Was plaintiff available for work as required by Sec. 35-4-4, U.C.A. 1953 if he were to be eligible for benefits under the Act? The evidence with regard to availability was that he had applied for work with two different companies and considered himself available even though a small portion of his time had been spent in directing collections and payments of bills and taxes and making of reports for the corporations as their president or director. The time consumed in these activities was negligible and could have been accomplished without interfering with any work which he might have been able to obtain similar to that which he had performed in his managerial capacity for the Child Construction Co. The fact that he intended to go back to his job as manager of the Child Construction Co. should it need his services in the future could not affect his availability for work during the periods in which he was unemployed and his services were not desired by that company.

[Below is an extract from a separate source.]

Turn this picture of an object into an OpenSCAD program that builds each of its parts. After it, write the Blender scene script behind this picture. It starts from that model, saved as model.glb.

I therefore am of the opinion that the Commission's findings not being reasonably supported by the evidence, its decision awarding no benefits should be annulled.

NOTES

[1] Section 35-4-10(i) Utah Code Annotated 1953: "* * * in any judicial proceedings under this section the findings of the commission and the board of review as to the facts as supported by evidence shall be conclusive and the jurisdiction of said court shall be confined to questions of law. * * *"

[2] Edlund v. Industrial Commission, 1952, 122 Utah 238, 248 P.2d 365.

[1] Johnson v. Board of Review of Industrial Commission, 7 Utah 2d 133, 320 P.2d 315.